Considerações Finais

Em suma, GRIS é uma representação da viagem pelo luto ou por uma perda. O luto pode ser interpretado de diversas formas, a depender da pessoa que assiste ou joga a obra. O estúdio responsável pelo projeto consegue transmitir uma variedade de sentimentos e significados ao utilizar os recursos técnico-expressivos. As estátuas simbolizam uma figura maternal, e o seu estado, isto é, se estão danificadas, e como estão danificadas, representa o olhar da protagonista em relação à figura. Esse olhar passa de total desespero nas fases de negação e depressão, para algo libertador na fase da aceitação.
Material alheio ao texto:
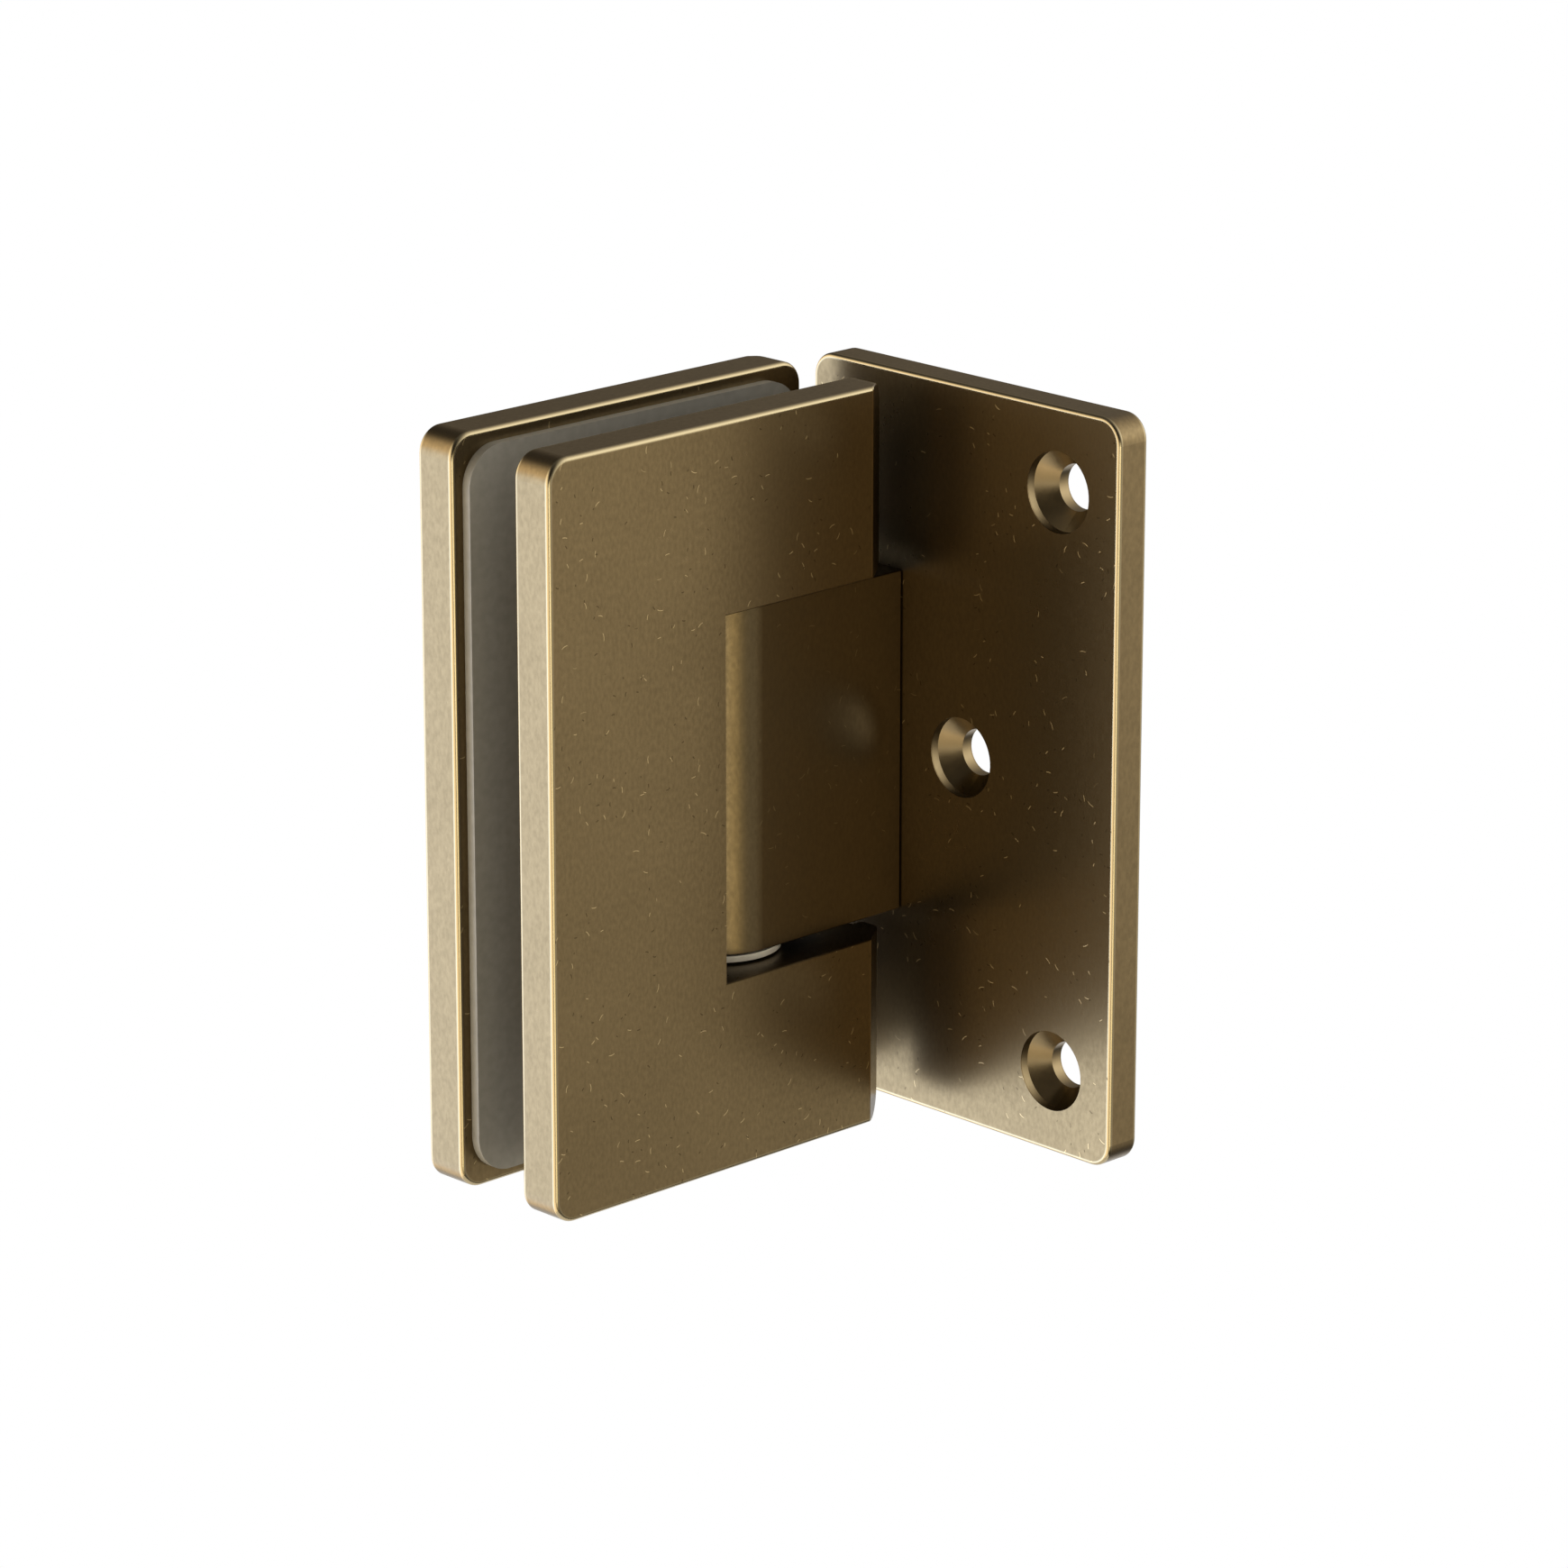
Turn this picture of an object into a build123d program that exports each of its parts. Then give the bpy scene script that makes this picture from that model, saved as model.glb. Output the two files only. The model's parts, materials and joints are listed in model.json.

Ao avaliar a composição, as cores, as formas, os sons, a narrativa e as personagens, podemos perceber como a personagem Gris lida com a perda. O jogo passa pelo momento inicial, no qual não existem cores no mundo, à raiva da protagonista, representada pelos tons vermelhos. A seguir, tenta negociar com uma forma de vida naquele mundo vazio, agora pincelado de verde, e, então, mergulha na depressão, simbolizada pelo azul-escuro. Após mais uma recaída, finalmente, a protagonista aceita a perda, encarando a estátua reconstruída das ruínas em um ambiente cheio de cores. Cada etapa é necessária para que Gris possa evoluir e desenvolver novas habilidades: não seria possível atravessar pela fase da depressão sem passar pela fase da negociação ou chegar até à aceitação sem perpassar a raiva.